It was true, he knew—the nurse had been with her all day, and yet as he looked more closely at her animated face and brilliant eyes the suspicion hardened to absolute conviction in his mind. The change from the fragile weakness of the morning to this palpitating eagerness could mean only the one thing, he knew—Connie had found some secret way to gratify her craving and the inevitable reaction would set in before many hours.
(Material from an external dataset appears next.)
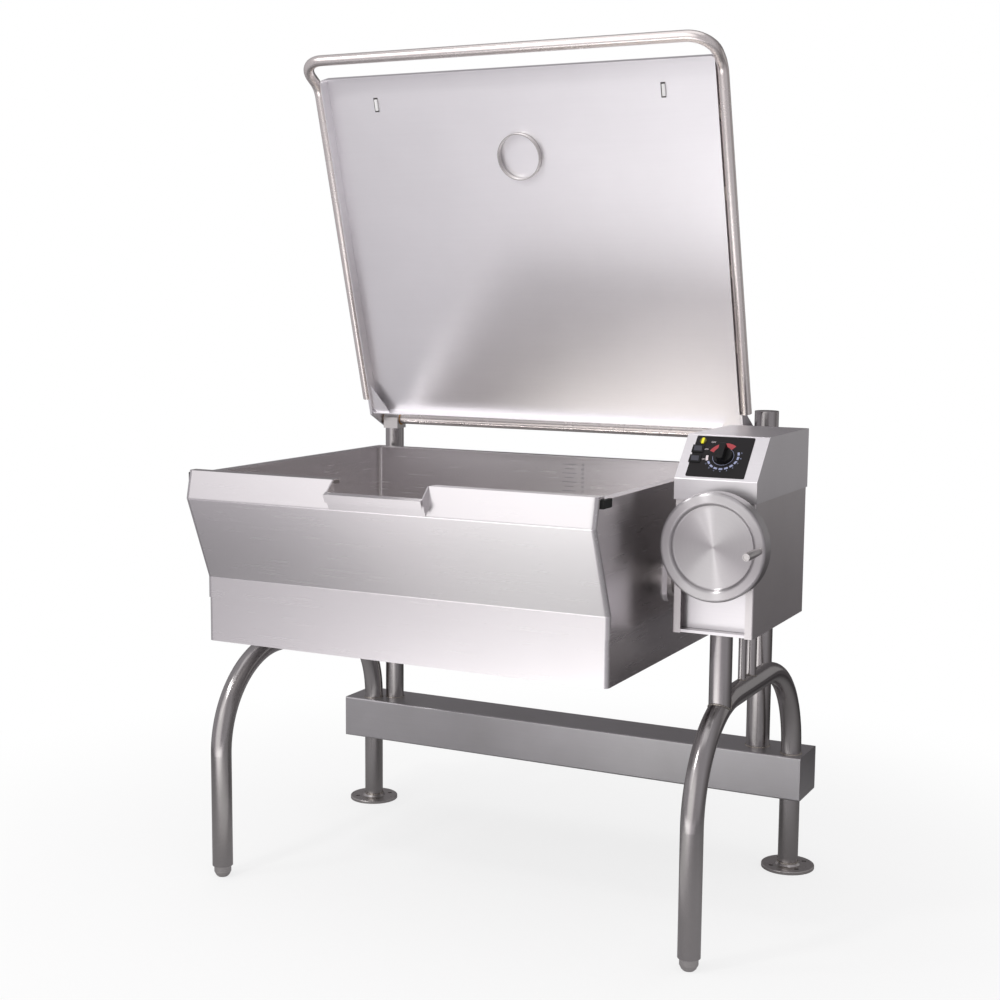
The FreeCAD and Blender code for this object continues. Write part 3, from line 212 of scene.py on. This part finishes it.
middle_x, middle_y = 80.025, -52.92
tube_radius = 24.15
left_arch_x, right_arch_x = -529.45, 638.0
arch_z, arch_bend, bend_middle_y = 522.0, 228.0, -117.0
rear_leg_y, lid_post_y = 345.0, 375.0
left_post_x, right_post_x, right_post_weld = -481.15, 545.0, 29.0
beam_bottom, beam_top, rear_foot_top = 177.0, 283.0, 14.2
front_post_y, rear_post_y, conduit_y, trunnion_post_y = -190.0, 10.0, -48.0, -90.0
coped_radius, rear_post_radius, conduit_radius = 23.8, 13.35, 8.55
console_base_z, trunnion_plate_z = 673.2, 706.0
bead_sides, bead_step, least_steps, ripple_steps, ripple_depth = 7, 1.6, 48, 4, 0.22


def at(x, y, z):
    """A point in mm, from the middle of the pan, midway between the legs and on the floor. The
    frame's own origin lies under the middle of the whole object instead."""
    return Vector(((x - middle_x) / 1000, (y - middle_y) / 1000, z / 1000))


def paint_nodes(names, material):
    """Gives CAD nodes their material, in every slot that they have."""
    for name in names:
        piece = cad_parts[name]
        if not piece.material_slots:
            piece.data.materials.append(material)
        for slot in piece.material_slots:
            slot.material = material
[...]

Turning away again he finished his dressing to the accompaniment of her high-pitched ceaseless prattle. Her conversation was empty and almost inconsequent, filled with rambling descriptions of the newest gowns, with broken bits of intimate personal gossip, but the very rush of words which came from her served to create an atmosphere of merriment at dinner. A little later at the music hall she insisted upon talking to Adams in exaggerated whispers, until the pointless jokes she made about the arms or the legs of the dancers, sent her into convulsions of noiseless hysterical laughter. Through it all Adams sat patiently wondering whether he suffered more from the boredom of the ballet or from the neuralgia caused by a draught which blew directly on the back of his neck. That the show amused Connie was sufficient reason for sticking it out until the end, but there were moments during the long evening, when he felt, as he sat with his blank gaze fixed upon the glancing red legs on the stage, that every stifled yawn was but an unuttered exclamation of profanity.
"Now really and truly was it worth it?" he asked, with a laugh, when they stood again at their own door.
"But didn't you think it lovely?" enquired Connie, irritably, as she entered the hall and paused a moment under the electric light. The excitement had faded from her face, leaving it parched and wan as from a burned out fire, and the sinister blue shadows had leaped out in the hollows beneath her eyes.
"I think you were," he answered merrily, following her as she turned away and went slowly up the staircase.
A smile at the compliment flickered for an instant upon her lips; then as she reached her bedroom, her strength failed her utterly, and with a little moaning cry she swayed forward and fell in a huddled pink heap upon the floor. As he lifted her she begged piteously for wine—brandy—for anything which would drive away the terrible faintness.
"It is like falling into a gulf," she cried, "I am slipping away and I can't hold myself—"
He measured a dose of cognac and gave it to her with a little water, but when, after swallowing it eagerly, she begged for more, he shook his head and began undressing her as he would have undressed a child. A touch at the bell, he knew, would bring her maid, but a powerful delicacy constrained him as he was about to ring; these were scenes whose very hideousness made them sacred, and with Connie's distracted raving in his ears, he became suddenly thankful for the absolute loneliness, for the empty house around him. As she lay upon the bed where he had placed her, looking, he thought even then, like a crushed blossom in her gown of pale pink chiffon, he bent over her in an anguish of pity which oppressed him like a physical weight. The very hatred in her eyes as she looked up at him made the burden of his sympathy the heavier to bear. Had she loved him it might have been easier for her, but he knew now that in her sanest days she felt no stronger sentiment for him than tolerant gratitude. And during her frantic nights the violence of her detestation was but an added torture. There were times even, and this was so now, when she sought by bodily force to gain possession of the drug which she had hidden under the carpet or beneath the pillows of the couch, and in order to control her struggles, he was obliged to resort to his greater physical strength. After this she looked up and cursed him with a wonderful florid, almost oriental splendour of language, while throwing off his coat, he brushed from him the hanging shreds of the torn pink chiffon gown.
At seven o'clock in the morning when the nurse came to relieve him, he was still sitting, as he had sat all night, in a chair beside Connie's bed.
"So she has had one of her bad attacks, I feared it," said the nurse, with a sympathetic glance directed less at Connie than at her husband.